YOUR TASK: Look in the material below for the line with "return copy" and the line with "if empty is", then set down exactly those two lines and all lines between, nothing more.

DATA:
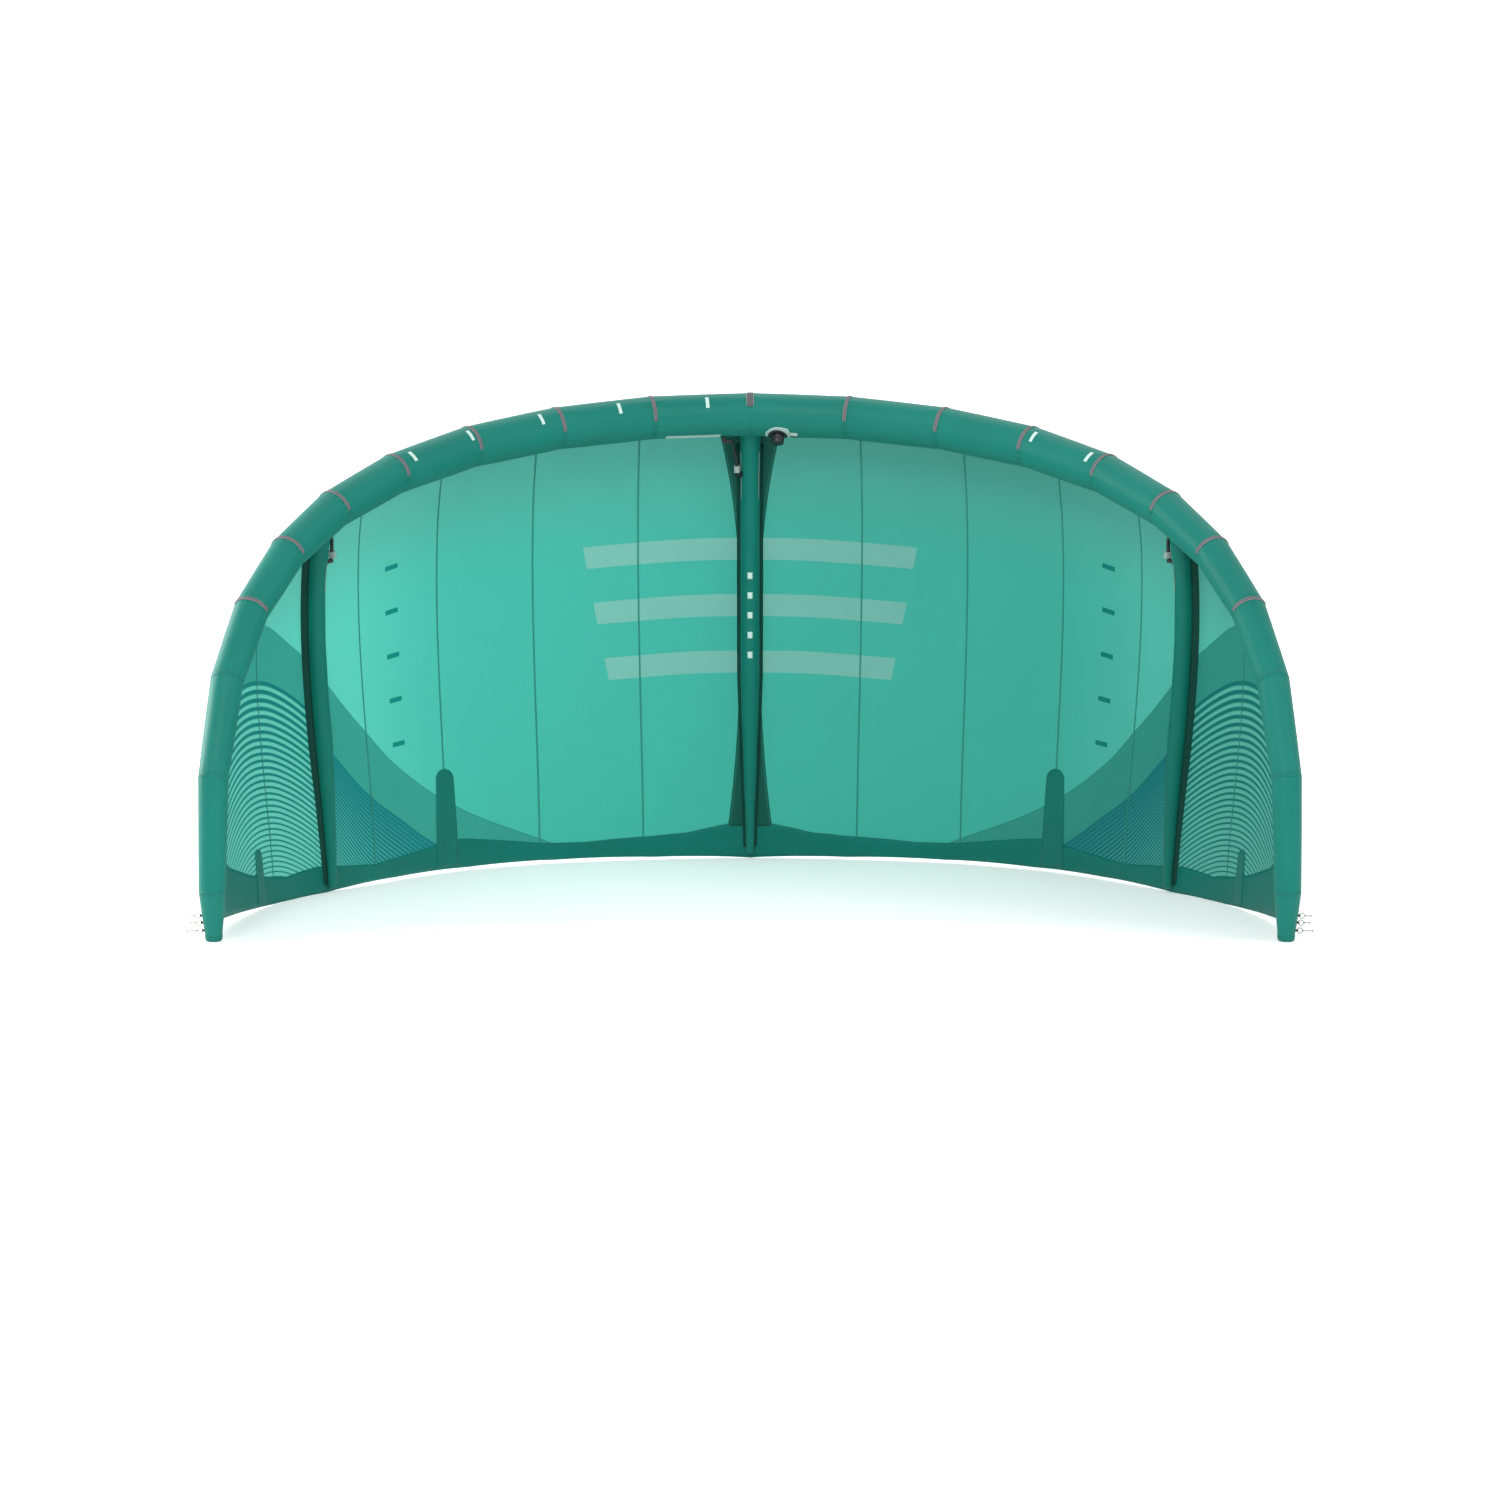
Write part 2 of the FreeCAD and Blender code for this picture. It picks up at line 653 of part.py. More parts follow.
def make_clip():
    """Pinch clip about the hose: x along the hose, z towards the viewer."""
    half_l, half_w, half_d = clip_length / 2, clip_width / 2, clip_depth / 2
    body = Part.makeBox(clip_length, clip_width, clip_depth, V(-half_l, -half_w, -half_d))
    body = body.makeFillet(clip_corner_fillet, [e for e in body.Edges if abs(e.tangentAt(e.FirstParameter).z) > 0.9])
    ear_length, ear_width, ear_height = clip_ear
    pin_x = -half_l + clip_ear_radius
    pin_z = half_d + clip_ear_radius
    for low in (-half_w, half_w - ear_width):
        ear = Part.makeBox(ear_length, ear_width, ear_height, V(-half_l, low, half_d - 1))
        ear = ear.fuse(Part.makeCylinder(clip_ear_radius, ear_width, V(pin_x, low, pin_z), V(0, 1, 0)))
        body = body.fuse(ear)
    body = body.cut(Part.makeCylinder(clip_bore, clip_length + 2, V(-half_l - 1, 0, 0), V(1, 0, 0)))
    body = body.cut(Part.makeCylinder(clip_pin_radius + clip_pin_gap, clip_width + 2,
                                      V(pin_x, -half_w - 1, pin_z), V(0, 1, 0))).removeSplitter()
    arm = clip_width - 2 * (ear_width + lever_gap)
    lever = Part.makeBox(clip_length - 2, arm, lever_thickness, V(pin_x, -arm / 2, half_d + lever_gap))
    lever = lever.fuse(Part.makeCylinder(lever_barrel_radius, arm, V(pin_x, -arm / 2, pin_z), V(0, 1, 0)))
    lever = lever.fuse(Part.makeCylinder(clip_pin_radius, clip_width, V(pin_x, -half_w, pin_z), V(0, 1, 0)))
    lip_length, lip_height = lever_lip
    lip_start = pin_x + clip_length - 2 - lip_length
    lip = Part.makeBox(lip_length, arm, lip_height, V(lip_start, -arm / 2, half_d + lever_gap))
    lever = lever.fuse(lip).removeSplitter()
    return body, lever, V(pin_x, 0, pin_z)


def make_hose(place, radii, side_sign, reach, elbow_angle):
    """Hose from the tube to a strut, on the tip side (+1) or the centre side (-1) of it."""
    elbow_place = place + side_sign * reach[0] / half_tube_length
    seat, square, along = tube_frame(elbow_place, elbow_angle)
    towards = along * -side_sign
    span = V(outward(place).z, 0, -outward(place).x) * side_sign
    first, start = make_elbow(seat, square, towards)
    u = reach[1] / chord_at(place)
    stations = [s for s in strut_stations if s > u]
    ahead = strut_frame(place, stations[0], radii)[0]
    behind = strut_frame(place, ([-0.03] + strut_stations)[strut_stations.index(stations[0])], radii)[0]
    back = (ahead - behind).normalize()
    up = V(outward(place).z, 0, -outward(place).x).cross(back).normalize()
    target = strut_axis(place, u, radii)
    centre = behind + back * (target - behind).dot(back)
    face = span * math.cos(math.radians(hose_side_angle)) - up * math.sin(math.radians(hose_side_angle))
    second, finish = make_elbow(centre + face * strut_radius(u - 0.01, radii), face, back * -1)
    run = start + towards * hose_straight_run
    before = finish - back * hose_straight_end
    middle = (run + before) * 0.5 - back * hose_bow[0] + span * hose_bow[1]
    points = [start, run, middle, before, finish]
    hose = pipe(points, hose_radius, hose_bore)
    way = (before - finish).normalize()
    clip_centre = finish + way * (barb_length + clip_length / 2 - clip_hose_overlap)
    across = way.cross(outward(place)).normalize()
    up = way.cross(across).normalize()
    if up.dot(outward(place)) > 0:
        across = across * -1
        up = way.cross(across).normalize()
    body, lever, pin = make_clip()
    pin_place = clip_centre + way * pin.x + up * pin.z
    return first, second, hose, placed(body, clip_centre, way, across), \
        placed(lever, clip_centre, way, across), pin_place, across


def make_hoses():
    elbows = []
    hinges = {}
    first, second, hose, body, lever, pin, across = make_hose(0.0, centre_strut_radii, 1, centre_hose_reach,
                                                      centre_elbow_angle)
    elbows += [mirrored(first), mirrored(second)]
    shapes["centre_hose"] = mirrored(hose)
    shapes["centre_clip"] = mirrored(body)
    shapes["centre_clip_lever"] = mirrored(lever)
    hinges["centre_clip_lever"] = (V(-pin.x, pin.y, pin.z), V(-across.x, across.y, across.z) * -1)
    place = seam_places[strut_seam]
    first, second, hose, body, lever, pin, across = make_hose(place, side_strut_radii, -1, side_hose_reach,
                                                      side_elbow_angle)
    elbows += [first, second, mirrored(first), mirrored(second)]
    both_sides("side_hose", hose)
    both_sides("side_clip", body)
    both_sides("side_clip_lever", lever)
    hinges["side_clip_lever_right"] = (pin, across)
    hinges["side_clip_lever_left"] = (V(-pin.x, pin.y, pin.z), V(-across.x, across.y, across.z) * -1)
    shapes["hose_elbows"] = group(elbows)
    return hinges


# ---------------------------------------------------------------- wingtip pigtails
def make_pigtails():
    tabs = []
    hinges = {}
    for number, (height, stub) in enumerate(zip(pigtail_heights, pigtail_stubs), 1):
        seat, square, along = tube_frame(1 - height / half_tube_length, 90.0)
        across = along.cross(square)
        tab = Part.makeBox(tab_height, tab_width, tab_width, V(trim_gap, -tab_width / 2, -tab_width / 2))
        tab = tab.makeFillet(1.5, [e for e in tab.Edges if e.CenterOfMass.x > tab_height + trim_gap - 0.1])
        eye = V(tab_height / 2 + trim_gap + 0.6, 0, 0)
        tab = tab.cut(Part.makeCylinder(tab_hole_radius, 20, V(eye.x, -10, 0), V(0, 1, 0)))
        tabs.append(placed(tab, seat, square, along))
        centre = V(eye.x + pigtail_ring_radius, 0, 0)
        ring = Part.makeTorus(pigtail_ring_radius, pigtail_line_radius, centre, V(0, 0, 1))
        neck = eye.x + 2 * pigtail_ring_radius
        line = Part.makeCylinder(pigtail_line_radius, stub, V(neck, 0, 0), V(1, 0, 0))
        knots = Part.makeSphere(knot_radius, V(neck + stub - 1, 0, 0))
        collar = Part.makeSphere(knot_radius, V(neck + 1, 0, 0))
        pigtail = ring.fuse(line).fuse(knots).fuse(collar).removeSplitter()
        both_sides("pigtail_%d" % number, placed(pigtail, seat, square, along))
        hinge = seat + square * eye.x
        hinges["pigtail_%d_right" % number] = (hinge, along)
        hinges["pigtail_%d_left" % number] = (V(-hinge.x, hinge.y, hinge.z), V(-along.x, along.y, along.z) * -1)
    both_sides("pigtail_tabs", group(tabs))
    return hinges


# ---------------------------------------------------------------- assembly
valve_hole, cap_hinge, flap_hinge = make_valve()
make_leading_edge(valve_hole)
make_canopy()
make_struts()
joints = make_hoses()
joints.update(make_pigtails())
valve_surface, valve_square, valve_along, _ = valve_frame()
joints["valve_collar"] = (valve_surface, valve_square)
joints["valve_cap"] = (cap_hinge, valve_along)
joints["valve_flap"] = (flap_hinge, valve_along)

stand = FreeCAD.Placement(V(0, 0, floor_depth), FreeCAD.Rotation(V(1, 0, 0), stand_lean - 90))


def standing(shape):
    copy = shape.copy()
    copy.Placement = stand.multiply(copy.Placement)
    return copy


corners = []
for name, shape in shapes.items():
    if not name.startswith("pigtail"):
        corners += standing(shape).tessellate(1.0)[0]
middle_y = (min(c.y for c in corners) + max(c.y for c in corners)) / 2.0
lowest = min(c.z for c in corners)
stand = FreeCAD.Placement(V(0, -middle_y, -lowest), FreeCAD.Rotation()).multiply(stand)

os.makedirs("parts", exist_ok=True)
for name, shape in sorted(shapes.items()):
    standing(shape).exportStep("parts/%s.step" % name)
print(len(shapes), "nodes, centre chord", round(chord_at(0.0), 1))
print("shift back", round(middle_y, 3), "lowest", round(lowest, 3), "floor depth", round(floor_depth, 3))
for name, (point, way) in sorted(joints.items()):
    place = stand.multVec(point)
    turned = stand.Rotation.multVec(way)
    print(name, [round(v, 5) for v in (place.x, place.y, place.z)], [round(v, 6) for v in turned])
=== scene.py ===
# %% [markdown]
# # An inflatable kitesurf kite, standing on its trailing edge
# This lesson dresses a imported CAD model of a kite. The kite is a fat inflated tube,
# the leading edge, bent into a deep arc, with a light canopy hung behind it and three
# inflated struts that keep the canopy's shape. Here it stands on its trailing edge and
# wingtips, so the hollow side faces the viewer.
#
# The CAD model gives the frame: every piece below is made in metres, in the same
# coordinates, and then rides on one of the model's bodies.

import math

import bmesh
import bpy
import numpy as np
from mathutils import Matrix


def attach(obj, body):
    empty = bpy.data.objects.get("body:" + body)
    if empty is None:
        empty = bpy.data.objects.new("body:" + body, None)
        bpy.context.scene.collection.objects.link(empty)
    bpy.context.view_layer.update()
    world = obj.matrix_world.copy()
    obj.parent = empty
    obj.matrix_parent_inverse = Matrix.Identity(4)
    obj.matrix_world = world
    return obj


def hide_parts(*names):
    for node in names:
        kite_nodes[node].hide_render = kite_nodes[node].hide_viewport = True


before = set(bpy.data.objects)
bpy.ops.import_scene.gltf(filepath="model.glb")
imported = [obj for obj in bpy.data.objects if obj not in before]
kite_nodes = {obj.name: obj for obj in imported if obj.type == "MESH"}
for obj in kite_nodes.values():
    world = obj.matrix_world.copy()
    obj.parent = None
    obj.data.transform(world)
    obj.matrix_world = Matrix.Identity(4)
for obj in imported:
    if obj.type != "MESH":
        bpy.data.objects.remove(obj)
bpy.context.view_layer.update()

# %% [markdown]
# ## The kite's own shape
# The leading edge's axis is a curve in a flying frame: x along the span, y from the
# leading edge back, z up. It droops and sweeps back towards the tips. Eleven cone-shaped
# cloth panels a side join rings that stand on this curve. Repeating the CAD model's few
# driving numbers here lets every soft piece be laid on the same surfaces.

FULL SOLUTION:
    return copy


corners = []
for name, shape in shapes.items():
    if not name.startswith("pigtail"):
        corners += standing(shape).tessellate(1.0)[0]
middle_y = (min(c.y for c in corners) + max(c.y for c in corners)) / 2.0
lowest = min(c.z for c in corners)
stand = FreeCAD.Placement(V(0, -middle_y, -lowest), FreeCAD.Rotation()).multiply(stand)

os.makedirs("parts", exist_ok=True)
for name, shape in sorted(shapes.items()):
    standing(shape).exportStep("parts/%s.step" % name)
print(len(shapes), "nodes, centre chord", round(chord_at(0.0), 1))
print("shift back", round(middle_y, 3), "lowest", round(lowest, 3), "floor depth", round(floor_depth, 3))
for name, (point, way) in sorted(joints.items()):
    place = stand.multVec(point)
    turned = stand.Rotation.multVec(way)
    print(name, [round(v, 5) for v in (place.x, place.y, place.z)], [round(v, 6) for v in turned])
=== scene.py ===
# %% [markdown]
# # An inflatable kitesurf kite, standing on its trailing edge
# This lesson dresses a imported CAD model of a kite. The kite is a fat inflated tube,
# the leading edge, bent into a deep arc, with a light canopy hung behind it and three
# inflated struts that keep the canopy's shape. Here it stands on its trailing edge and
# wingtips, so the hollow side faces the viewer.
#
# The CAD model gives the frame: every piece below is made in metres, in the same
# coordinates, and then rides on one of the model's bodies.

import math

import bmesh
import bpy
import numpy as np
from mathutils import Matrix


def attach(obj, body):
    empty = bpy.data.objects.get("body:" + body)
    if empty is None:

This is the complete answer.